Monday, July 25, 2011

Jeff Dinert TP5

Nakjoon and I worked on Wednesday, July 13th together, and met at starbucks on the Northside of town. He had sent me an essay he had written in an English class of is in Korea that he never had critiqued and wanted me to evaluate it and give him feedback. The essay was on the need to reform public administration and government in South Korea. It was a short essay and a subject that he obviously knew very much about, but it lacked a continuity of form, and had too many ideas for only a 800 word paper. We went over the grammar and I gave him options for sentences, asked questions about his usage and asked him to explain why one sentence was better than another?
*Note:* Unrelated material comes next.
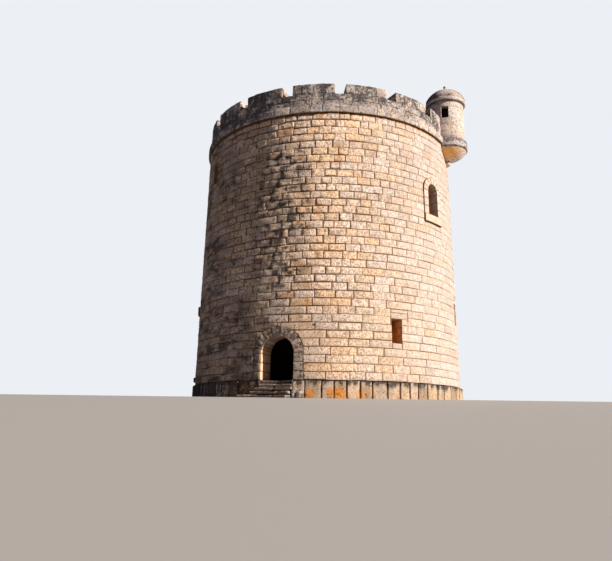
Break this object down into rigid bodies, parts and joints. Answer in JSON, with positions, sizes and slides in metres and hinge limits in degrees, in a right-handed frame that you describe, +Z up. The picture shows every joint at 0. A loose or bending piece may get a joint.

He knew the answer when he saw a more correct example, at least grammatically, but as with the form of the essay what I spent most of the session trying to tell him is that papers in our system, especially if very short, require focus and details about one main idea, usually a subset of another bigger arena, but they have to be focused. His essay was well thought out but jumbled and I said basically either make it a 5-8 page paper, or hone it down to one of the ideas within. He chose to hone it down, and when he corrects it or another essay and sends it back to me I'll post both for inspection. I think if he understands to keep his papers full of detail for each point and if short to be focused by one main point, instead of something broad like government reform, than we achieved a lot in that hour and a half.